→ **What you should do**
From the listing below, copy only the lines running from the line that contains "Write the Blender Python" to the line that contains "underside_inset = 0.0025", both included.

→ **Data for this task**

——

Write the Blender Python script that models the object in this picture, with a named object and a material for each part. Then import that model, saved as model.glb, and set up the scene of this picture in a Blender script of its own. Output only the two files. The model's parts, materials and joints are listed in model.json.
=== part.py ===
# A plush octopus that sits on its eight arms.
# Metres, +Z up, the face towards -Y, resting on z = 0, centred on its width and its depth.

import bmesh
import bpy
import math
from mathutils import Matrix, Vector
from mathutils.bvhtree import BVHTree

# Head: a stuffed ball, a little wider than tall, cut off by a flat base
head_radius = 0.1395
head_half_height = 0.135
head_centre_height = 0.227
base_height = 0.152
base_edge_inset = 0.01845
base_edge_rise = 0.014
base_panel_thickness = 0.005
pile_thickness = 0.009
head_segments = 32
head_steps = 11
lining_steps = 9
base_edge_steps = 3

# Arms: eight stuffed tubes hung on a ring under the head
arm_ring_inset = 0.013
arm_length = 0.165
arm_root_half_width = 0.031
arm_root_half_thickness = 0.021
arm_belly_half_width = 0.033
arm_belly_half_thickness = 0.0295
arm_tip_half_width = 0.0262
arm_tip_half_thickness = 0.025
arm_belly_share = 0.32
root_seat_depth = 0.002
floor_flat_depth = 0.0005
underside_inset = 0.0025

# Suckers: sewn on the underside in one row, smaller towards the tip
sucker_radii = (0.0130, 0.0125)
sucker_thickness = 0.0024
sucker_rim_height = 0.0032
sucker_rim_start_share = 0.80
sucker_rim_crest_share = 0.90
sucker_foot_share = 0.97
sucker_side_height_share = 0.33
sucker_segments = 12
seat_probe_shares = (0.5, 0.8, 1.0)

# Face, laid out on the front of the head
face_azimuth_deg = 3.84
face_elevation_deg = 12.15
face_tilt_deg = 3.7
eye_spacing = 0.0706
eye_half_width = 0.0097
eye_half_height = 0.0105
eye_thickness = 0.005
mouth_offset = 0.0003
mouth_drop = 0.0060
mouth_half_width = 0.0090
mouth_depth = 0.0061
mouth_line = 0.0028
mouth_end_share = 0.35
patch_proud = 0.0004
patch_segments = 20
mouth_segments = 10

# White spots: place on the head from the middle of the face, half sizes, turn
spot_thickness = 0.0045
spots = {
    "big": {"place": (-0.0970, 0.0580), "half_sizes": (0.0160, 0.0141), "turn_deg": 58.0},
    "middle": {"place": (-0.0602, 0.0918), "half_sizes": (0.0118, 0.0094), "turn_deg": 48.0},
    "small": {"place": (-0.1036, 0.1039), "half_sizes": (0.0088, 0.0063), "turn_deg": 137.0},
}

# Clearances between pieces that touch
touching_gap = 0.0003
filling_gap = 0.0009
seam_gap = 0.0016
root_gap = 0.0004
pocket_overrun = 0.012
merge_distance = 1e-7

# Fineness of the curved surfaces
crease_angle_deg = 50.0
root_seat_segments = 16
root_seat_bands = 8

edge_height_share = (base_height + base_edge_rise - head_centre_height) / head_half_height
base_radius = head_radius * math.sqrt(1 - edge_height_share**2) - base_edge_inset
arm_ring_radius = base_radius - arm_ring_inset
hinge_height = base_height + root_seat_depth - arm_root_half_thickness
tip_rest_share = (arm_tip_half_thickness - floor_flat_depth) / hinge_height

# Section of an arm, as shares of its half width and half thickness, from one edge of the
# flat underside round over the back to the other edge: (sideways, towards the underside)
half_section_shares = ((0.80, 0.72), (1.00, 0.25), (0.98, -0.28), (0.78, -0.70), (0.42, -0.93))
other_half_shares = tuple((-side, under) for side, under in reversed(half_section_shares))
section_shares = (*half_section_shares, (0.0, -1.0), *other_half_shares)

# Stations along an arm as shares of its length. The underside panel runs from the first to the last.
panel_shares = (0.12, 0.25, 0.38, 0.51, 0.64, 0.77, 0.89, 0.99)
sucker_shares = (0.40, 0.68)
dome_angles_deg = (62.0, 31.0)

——

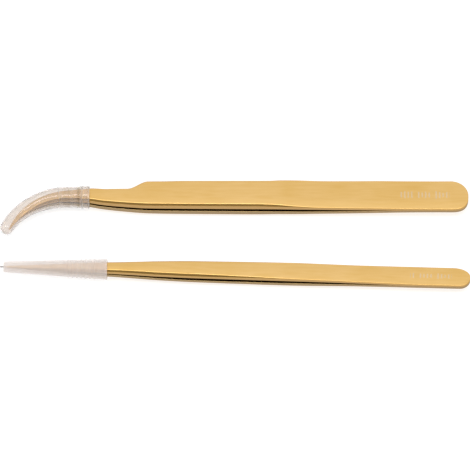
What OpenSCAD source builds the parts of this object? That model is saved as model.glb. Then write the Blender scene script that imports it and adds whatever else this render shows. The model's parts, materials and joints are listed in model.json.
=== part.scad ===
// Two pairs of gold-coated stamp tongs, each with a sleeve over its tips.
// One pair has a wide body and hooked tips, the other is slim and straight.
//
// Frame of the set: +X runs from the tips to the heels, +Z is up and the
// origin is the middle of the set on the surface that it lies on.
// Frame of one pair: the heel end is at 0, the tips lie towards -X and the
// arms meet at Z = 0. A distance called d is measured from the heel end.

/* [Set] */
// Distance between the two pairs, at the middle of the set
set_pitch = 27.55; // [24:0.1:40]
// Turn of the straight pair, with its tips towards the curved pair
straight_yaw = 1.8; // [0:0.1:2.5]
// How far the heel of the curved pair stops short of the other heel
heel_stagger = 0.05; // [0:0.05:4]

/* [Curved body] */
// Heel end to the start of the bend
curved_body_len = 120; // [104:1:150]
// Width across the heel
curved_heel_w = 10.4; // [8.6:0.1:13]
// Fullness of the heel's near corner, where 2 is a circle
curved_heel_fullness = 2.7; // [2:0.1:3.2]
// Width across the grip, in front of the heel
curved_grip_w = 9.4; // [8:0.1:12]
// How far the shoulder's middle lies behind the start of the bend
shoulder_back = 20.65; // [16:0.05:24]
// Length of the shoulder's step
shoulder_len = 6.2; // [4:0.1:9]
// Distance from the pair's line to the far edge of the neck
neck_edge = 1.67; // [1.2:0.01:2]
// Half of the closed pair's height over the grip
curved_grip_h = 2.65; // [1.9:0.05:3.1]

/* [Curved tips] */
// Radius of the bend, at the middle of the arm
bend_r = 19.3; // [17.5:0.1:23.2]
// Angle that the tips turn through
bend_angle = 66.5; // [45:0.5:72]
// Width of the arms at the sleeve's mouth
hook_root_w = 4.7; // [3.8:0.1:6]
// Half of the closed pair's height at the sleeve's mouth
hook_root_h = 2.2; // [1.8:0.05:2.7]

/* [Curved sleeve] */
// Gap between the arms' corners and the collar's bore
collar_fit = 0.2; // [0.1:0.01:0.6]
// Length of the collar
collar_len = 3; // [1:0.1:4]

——

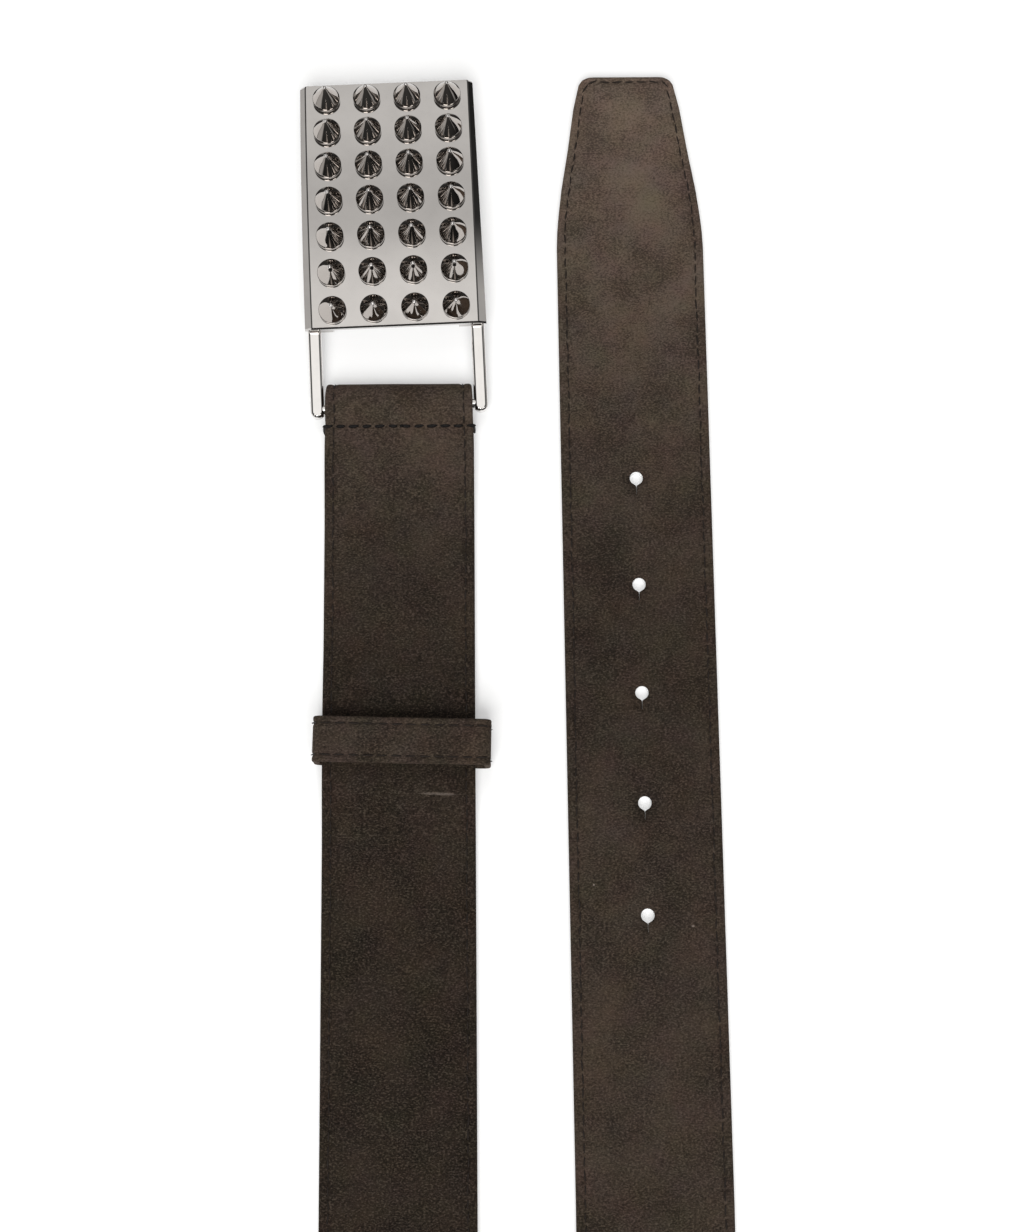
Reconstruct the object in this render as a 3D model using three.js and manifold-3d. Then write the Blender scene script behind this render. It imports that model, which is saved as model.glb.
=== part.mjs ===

——

→ **Output of the exercise**
Write the Blender Python script that models the object in this picture, with a named object and a material for each part. Then import that model, saved as model.glb, and set up the scene of this picture in a Blender script of its own. Output only the two files. The model's parts, materials and joints are listed in model.json.
=== part.py ===
# A plush octopus that sits on its eight arms.
# Metres, +Z up, the face towards -Y, resting on z = 0, centred on its width and its depth.

import bmesh
import bpy
import math
from mathutils import Matrix, Vector
from mathutils.bvhtree import BVHTree

# Head: a stuffed ball, a little wider than tall, cut off by a flat base
head_radius = 0.1395
head_half_height = 0.135
head_centre_height = 0.227
base_height = 0.152
base_edge_inset = 0.01845
base_edge_rise = 0.014
base_panel_thickness = 0.005
pile_thickness = 0.009
head_segments = 32
head_steps = 11
lining_steps = 9
base_edge_steps = 3

# Arms: eight stuffed tubes hung on a ring under the head
arm_ring_inset = 0.013
arm_length = 0.165
arm_root_half_width = 0.031
arm_root_half_thickness = 0.021
arm_belly_half_width = 0.033
arm_belly_half_thickness = 0.0295
arm_tip_half_width = 0.0262
arm_tip_half_thickness = 0.025
arm_belly_share = 0.32
root_seat_depth = 0.002
floor_flat_depth = 0.0005
underside_inset = 0.0025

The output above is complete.